The above list is not exhaustive and other changes may also be necessary.

aserio avatar Jul 09 '19 20:07 aserio

List of tasks has been updated/extended.

biddisco avatar Jul 10 '19 06:07 biddisco

I asked about windows support on the libfabric mailing list and received the reply

Windows is supported. You should be able to run the networkdirect, tcp, sockets, and udp providers (plus the utility providers over those). NetworkDirect is for IB/iWarp/RoCE devices (think of it as libibverbs for Windows).

We run smoke tests on windows as part of all pull requests, but not more involved validation. However, since the same code is used on Linux and windows, there's a good chance it works well. We also don't create windows packages for libfabric. The windows build projects are stored in the git repo.

This means that in principle, we could entirely replace the existing TCP boost:asio based parcelport with a sockets implementation on windows - as noted previously, this would reduce code size by allowing a single parcelport implementation across a wide range of devices and reduce boost dependencies as well as making new rdma based types functional without requiring #ifdefs or conditional compilation of certain classes.

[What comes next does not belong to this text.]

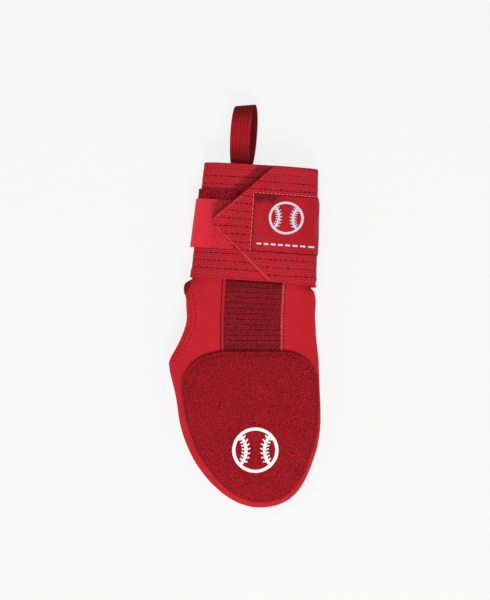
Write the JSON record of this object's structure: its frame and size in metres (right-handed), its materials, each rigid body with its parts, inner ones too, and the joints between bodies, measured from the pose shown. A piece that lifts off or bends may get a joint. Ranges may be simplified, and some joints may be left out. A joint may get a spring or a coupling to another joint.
{
  "type": "baseball sliding mitt",
  "caption": "Left-hand baseball sliding mitt: padded pouch with thumb hole, stretch panel, guard pad, elastic wrist strap with hook tab, and a webbing pull loop.",
  "frame": {"origin": "on the flat of the palm where the mitt rests, midway along the pouch on its middle line", "axes": "+Y from the fingertips to the wrist, +Z out of the back of the hand, +X towards the little-finger side"},
  "size_m": [0.1228, 0.323, 0.0383],
  "materials": {
    "foam_jersey": "foam-backed jersey, matt",
    "ribbed_elastic": "dark ribbed elastic",
    "fuzzy_pad": "brushed loop fabric over a hard guard",
    "strap_elastic": "wide ribbed elastic with woven dashes",
    "loop_pile": "dark loop pile",
    "smooth_tab": "smooth coated tab",
    "satin_label": "woven satin",
    "webbing": "herringbone webbing",
    "white_print": "raised matt print",
    "silver_thread": "silver-lilac woven thread"
  },
  "bodies": {
    "root": {"palm_panel": "foam_jersey", "back_panel": "foam_jersey", "stretch_panel": "ribbed_elastic", "guard_pad": "fuzzy_pad", "pad_emblem": "white_print", "wrist_strap": "strap_elastic", "pile_strip": "loop_pile", "hook_tab": "smooth_tab", "strap_label": "satin_label", "label_emblem": "silver_thread", "pull_loop": "webbing"}
  },
  "joints": []
}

biddisco avatar Aug 28 '19 04:08 biddisco

Just want to mention that the latest libfabric has early support for collectives https://ofiwg.github.io/libfabric/master/man/fi_collective.3.html this is one (more) reason why moving from a tcp (boost/std::asio) based default to a libfabric based one would be a good move.

biddisco avatar Dec 15 '19 20:12 biddisco

This issue has been automatically marked as stale because it has not had recent activity. It will be closed if no further activity occurs. Thank you for your contributions.